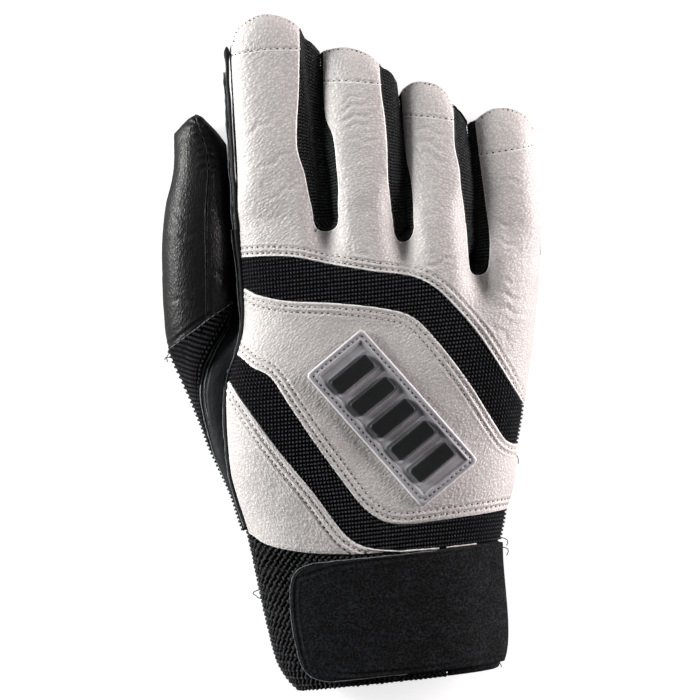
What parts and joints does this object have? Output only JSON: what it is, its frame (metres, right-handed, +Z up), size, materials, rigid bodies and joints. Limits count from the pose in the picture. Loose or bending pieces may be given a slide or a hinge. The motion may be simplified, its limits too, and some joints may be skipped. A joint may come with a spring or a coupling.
{
  "type": "batting glove",
  "caption": "Right-hand batting glove lying on its palm: sewn leather panels, stretch bands, knit finger walls and a wrist strap that peels open.",
  "frame": {"origin": "middle of the footprint, on the surface that the palm lies on", "axes": "+X to the little finger, +Y from the wrist to the fingertips, +Z up through the back of the hand"},
  "size_m": [0.1297, 0.2258, 0.0378],
  "materials": {
    "white_leather": "satin, fine pebbled grain",
    "black_leather": "satin, smooth grain",
    "stretch_webbing": "matte ribbed knit",
    "terry_knit": "matte looped knit",
    "strap_suede": "matte brushed cloth",
    "loop_pile": "matte loop pile",
    "hook_tape": "moulded hooks",
    "grey_rubber": "milky, satin",
    "black_rubber": "satin"
  },
  "bodies": {
    "hand": {"knuckle_panel": "white_leather", "upper_stretch_band": "stretch_webbing", "centre_panel": "white_leather", "lower_stretch_band": "stretch_webbing", "corner_panel": "white_leather", "crotch_wall_1": "stretch_webbing", "crotch_wall_2": "stretch_webbing", "crotch_wall_3": "stretch_webbing", "thumb_gusset": "stretch_webbing", "side_strip": "black_leather", "palm_panel": "black_leather", "cuff_elastic": "terry_knit", "cuff_outer": "strap_suede", "cuff_heel": "strap_suede", "loop_patch": "loop_pile", "badge_plate": "grey_rubber", "badge_bar_1": "black_rubber", "badge_bar_2": "black_rubber", "badge_bar_3": "black_rubber", "badge_bar_4": "black_rubber", "badge_bar_5": "black_rubber"},
    "strap": {"hook_patch": "hook_tape", "wrist_strap": "strap_suede"},
    "index": {"index_back": "white_leather", "index_tip": "white_leather", "index_front": "black_leather", "index_wall_outer_side": "stretch_webbing"},
    "middle": {"middle_back": "white_leather", "middle_tip": "white_leather", "middle_front": "black_leather", "middle_wall_thumb_side": "stretch_webbing", "middle_wall_outer_side": "stretch_webbing"},
    "ring": {"ring_back": "white_leather", "ring_tip": "white_leather", "ring_front": "black_leather", "ring_wall_thumb_side": "stretch_webbing", "ring_wall_outer_side": "stretch_webbing"},
    "little": {"little_back": "white_leather", "little_tip": "white_leather", "little_front": "black_leather", "little_wall_thumb_side": "stretch_webbing"},
    "thumb": {"thumb_outer": "black_leather", "thumb_inner": "black_leather"}
  },
  "joints": [
    {"name": "index_curl", "type": "hinge", "parent": "hand", "child": "index", "pos_m": [-0.0215, 0.042, 0.0085], "axis": [-1, 0, 0], "range_deg": [0, 75]},
    {"name": "middle_curl", "type": "hinge", "parent": "hand", "child": "middle", "pos_m": [0.0068, 0.042, 0.0085], "axis": [-1, 0, 0], "range_deg": [0, 75]},
    {"name": "ring_curl", "type": "hinge", "parent": "hand", "child": "ring", "pos_m": [0.0303, 0.036, 0.008], "axis": [-1, 0, 0], "range_deg": [0, 75]},
    {"name": "little_curl", "type": "hinge", "parent": "hand", "child": "little", "pos_m": [0.0525, 0.023, 0.0072], "axis": [-1, 0, 0], "range_deg": [0, 75]},
    {"name": "thumb_spread", "type": "hinge", "parent": "hand", "child": "thumb", "pos_m": [-0.0652, 0.0036, 0.01], "axis": [0, 0, 1], "range_deg": [0, 45]},
    {"name": "strap_peel", "type": "hinge", "parent": "hand", "child": "strap", "pos_m": [0.0417, -0.091, 0.0206], "axis": [0, 1, 0], "range_deg": [0, 150]}
  ]
}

★ ★ ★ ★

Please set down all the data word for word.

■ **ANSWER TO THE EXERCISE**
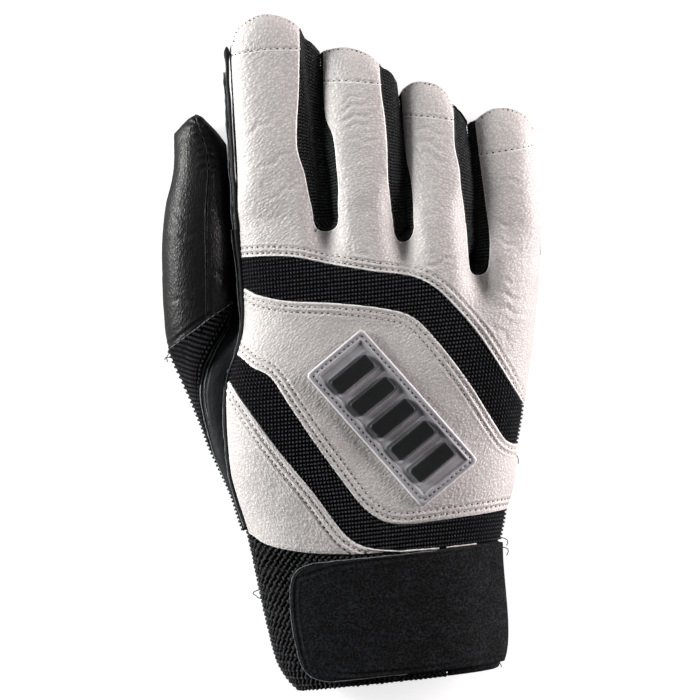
What parts and joints does this object have? Output only JSON: what it is, its frame (metres, right-handed, +Z up), size, materials, rigid bodies and joints. Limits count from the pose in the picture. Loose or bending pieces may be given a slide or a hinge. The motion may be simplified, its limits too, and some joints may be skipped. A joint may come with a spring or a coupling.
{
  "type": "batting glove",
  "caption": "Right-hand batting glove lying on its palm: sewn leather panels, stretch bands, knit finger walls and a wrist strap that peels open.",
  "frame": {"origin": "middle of the footprint, on the surface that the palm lies on", "axes": "+X to the little finger, +Y from the wrist to the fingertips, +Z up through the back of the hand"},
  "size_m": [0.1297, 0.2258, 0.0378],
  "materials": {
    "white_leather": "satin, fine pebbled grain",
    "black_leather": "satin, smooth grain",
    "stretch_webbing": "matte ribbed knit",
    "terry_knit": "matte looped knit",
    "strap_suede": "matte brushed cloth",
    "loop_pile": "matte loop pile",
    "hook_tape": "moulded hooks",
    "grey_rubber": "milky, satin",
    "black_rubber": "satin"
  },
  "bodies": {
    "hand": {"knuckle_panel": "white_leather", "upper_stretch_band": "stretch_webbing", "centre_panel": "white_leather", "lower_stretch_band": "stretch_webbing", "corner_panel": "white_leather", "crotch_wall_1": "stretch_webbing", "crotch_wall_2": "stretch_webbing", "crotch_wall_3": "stretch_webbing", "thumb_gusset": "stretch_webbing", "side_strip": "black_leather", "palm_panel": "black_leather", "cuff_elastic": "terry_knit", "cuff_outer": "strap_suede", "cuff_heel": "strap_suede", "loop_patch": "loop_pile", "badge_plate": "grey_rubber", "badge_bar_1": "black_rubber", "badge_bar_2": "black_rubber", "badge_bar_3": "black_rubber", "badge_bar_4": "black_rubber", "badge_bar_5": "black_rubber"},
    "strap": {"hook_patch": "hook_tape", "wrist_strap": "strap_suede"},
    "index": {"index_back": "white_leather", "index_tip": "white_leather", "index_front": "black_leather", "index_wall_outer_side": "stretch_webbing"},
    "middle": {"middle_back": "white_leather", "middle_tip": "white_leather", "middle_front": "black_leather", "middle_wall_thumb_side": "stretch_webbing", "middle_wall_outer_side": "stretch_webbing"},
    "ring": {"ring_back": "white_leather", "ring_tip": "white_leather", "ring_front": "black_leather", "ring_wall_thumb_side": "stretch_webbing", "ring_wall_outer_side": "stretch_webbing"},
    "little": {"little_back": "white_leather", "little_tip": "white_leather", "little_front": "black_leather", "little_wall_thumb_side": "stretch_webbing"},
    "thumb": {"thumb_outer": "black_leather", "thumb_inner": "black_leather"}
  },
  "joints": [
    {"name": "index_curl", "type": "hinge", "parent": "hand", "child": "index", "pos_m": [-0.0215, 0.042, 0.0085], "axis": [-1, 0, 0], "range_deg": [0, 75]},
    {"name": "middle_curl", "type": "hinge", "parent": "hand", "child": "middle", "pos_m": [0.0068, 0.042, 0.0085], "axis": [-1, 0, 0], "range_deg": [0, 75]},
    {"name": "ring_curl", "type": "hinge", "parent": "hand", "child": "ring", "pos_m": [0.0303, 0.036, 0.008], "axis": [-1, 0, 0], "range_deg": [0, 75]},
    {"name": "little_curl", "type": "hinge", "parent": "hand", "child": "little", "pos_m": [0.0525, 0.023, 0.0072], "axis": [-1, 0, 0], "range_deg": [0, 75]},
    {"name": "thumb_spread", "type": "hinge", "parent": "hand", "child": "thumb", "pos_m": [-0.0652, 0.0036, 0.01], "axis": [0, 0, 1], "range_deg": [0, 45]},
    {"name": "strap_peel", "type": "hinge", "parent": "hand", "child": "strap", "pos_m": [0.0417, -0.091, 0.0206], "axis": [0, 1, 0], "range_deg": [0, 150]}
  ]
}